Das Experiment: Sie benötigen einen Wasserhahn, ein langes Plastiklineal und ein Katzenfell. Sollten Sie eine dieser Zutaten nicht zur Hand haben und es problematisch finden, sie zu beschaffen, kann ich Sie beruhigen: Das geht auch Physikern so. Nie hat man ein Lineal zur Hand, wenn man es braucht. Nein, es geht natürlich um das Katzenfell. Was Sie tun können, wenn Sie keines haben oder besorgen können, verrate ich Ihnen am Ende dieses Kapitels. Ich gehe jedoch erst einmal davon aus, dass Sie ein Plastiklineal und ein Katzenfell in der Hand halten und sich in der Nähe eines Wasserhahns befinden, zum Beispiel im Badezimmer, in der Küche oder im Garten. Eine öffentliche Toilette mit Waschbecken tut es auch, aber es gibt bessere Orte für Zaubertricks.
Drehen Sie den Wasserhahn auf und langsam wieder zu, bis das Wasser gerade noch fließt. Der Strahl muss möglichst dünn sein, darf aber auch nicht tröpfeln oder sprühen. Reiben Sie das Lineal am Fell (ohne Hemmungen mit festem Griff rauf und runter, so als wollten Sie es polieren) und führen Sie es dann an den Wasserstrahl heran, ohne ihn zu berühren.

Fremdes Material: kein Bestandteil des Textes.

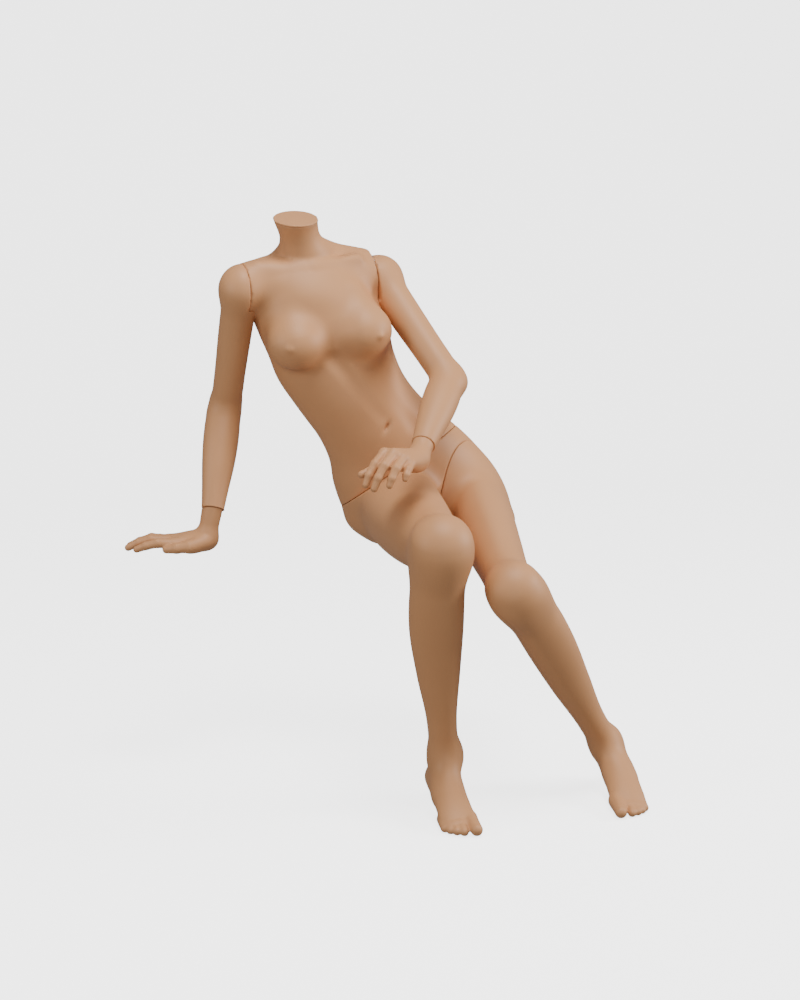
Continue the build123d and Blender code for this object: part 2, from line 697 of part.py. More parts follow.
# Twist locks
SEAMS = {
    "waist": (WAIST_SEAM, "waist"),
    "right_shoulder": (RIGHT_SHOULDER_SEAM, "shoulder"),
    "left_shoulder": (LEFT_SHOULDER_SEAM, "shoulder"),
    "right_wrist": (RIGHT_WRIST_SEAM, "wrist"),
    "left_wrist": (LEFT_WRIST_SEAM, "wrist"),
}
LOCKED_TURN = 90.0
for name, (seam, size_name) in SEAMS.items():
    size = TWIST_LOCKS[size_name]
    plate = socket_plate(seam, size)
    plate.label = f"{name}_socket_plate"
    export_step(plate, f"parts/{name}_socket_plate.step")
    stud_part = stud(seam, size, LOCKED_TURN)
    stud_part.label = f"{name}_stud"
    export_step(stud_part, f"parts/{name}_stud.step")
    if size["screws"]:
        for holder, direction in (("socket", -1), ("stud", 1)):
            group = screws(seam, size, direction)
            group.label = f"{name}_{holder}_screws"
            export_step(group, f"parts/{name}_{holder}_screws.step")

# Left-leg keyhole plate, stud plate and their screws
with BuildPart() as leg_socket_plate:
    with BuildSketch(LEG_SEAM.offset(-HALF_GAP)):
        RectangleRounded(LEG_PLATE_LONG, LEG_PLATE_WIDE, 10)
        with Locations(*[(x + LEG_LIFT / 2, y) for x, y in LEG_STUDS]):
            SlotCenterToCenter(LEG_LIFT, 2 * (LEG_STUD_R + LOCK_CLEARANCE), mode=Mode.SUBTRACT)
        with Locations(*[(x + LEG_LIFT, y) for x, y in LEG_STUDS]):
            Circle(LEG_HEAD_R + LOCK_CLEARANCE, mode=Mode.SUBTRACT)
    extrude(amount=-LEG_PLATE_THICK)
    extrude(leg_screw_holes(-HALF_GAP, SCREW_HEAD_R), amount=-SCREW_HEAD_HIGH, mode=Mode.SUBTRACT)
    extrude(leg_screw_holes(-HALF_GAP, SCREW_R), amount=-LEG_PLATE_THICK, mode=Mode.SUBTRACT)
leg_socket_plate.part.label = "leg_socket_plate"
export_step(leg_socket_plate.part, "parts/leg_socket_plate.step")

HEAD_START = -HALF_GAP - LEG_PLATE_THICK - BAR_GAP
with BuildPart() as leg_stud_plate:
    with BuildSketch(LEG_SEAM.offset(HALF_GAP)):
        RectangleRounded(LEG_PLATE_LONG, LEG_PLATE_WIDE, 10)
    extrude(amount=LEG_PLATE_THICK)
    extrude(leg_screw_holes(HALF_GAP, SCREW_HEAD_R), amount=SCREW_HEAD_HIGH, mode=Mode.SUBTRACT)
    extrude(leg_screw_holes(HALF_GAP, SCREW_R), amount=LEG_PLATE_THICK, mode=Mode.SUBTRACT)
    with BuildSketch(LEG_SEAM.offset(HALF_GAP)):
        with Locations(*LEG_STUDS):
            Circle(LEG_STUD_R)
    extrude(amount=HEAD_START - HALF_GAP)
    with BuildSketch(LEG_SEAM.offset(HEAD_START)):
        with Locations(*LEG_STUDS):
            Circle(LEG_HEAD_R)
    extrude(amount=-LEG_HEAD_HIGH)
leg_stud_plate.part.label = "leg_stud_plate"
export_step(leg_stud_plate.part, "parts/leg_stud_plate.step")

for holder, direction in (("socket", -1), ("stud", 1)):
    with BuildPart() as leg_screws:
        extrude(leg_screw_holes(direction * HALF_GAP, SCREW_HEAD_R), amount=direction * SCREW_HEAD_HIGH)
        extrude(
            leg_screw_holes(direction * (HALF_GAP + SCREW_HEAD_HIGH), SCREW_R),
            amount=direction * SCREW_LONG,
        )
    leg_screws.part.label = f"leg_{holder}_screws"
    export_step(leg_screws.part, f"parts/leg_{holder}_screws.step")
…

Was Sie sehen: Der Wasserstrahl fließt nicht mehr gerade nach unten, sondern wird in Richtung des Lineals gebogen. Ist das nicht bizarr? Wir sind von Wasser gewohnt, dass es aus dem Hahn senkrecht nach unten fließt. Vom gerubbelten Lineal jedoch scheint eine magische Kraft auszugehen: Offensichtlich können Sie mit ihm einen Wasserstrahl ablenken!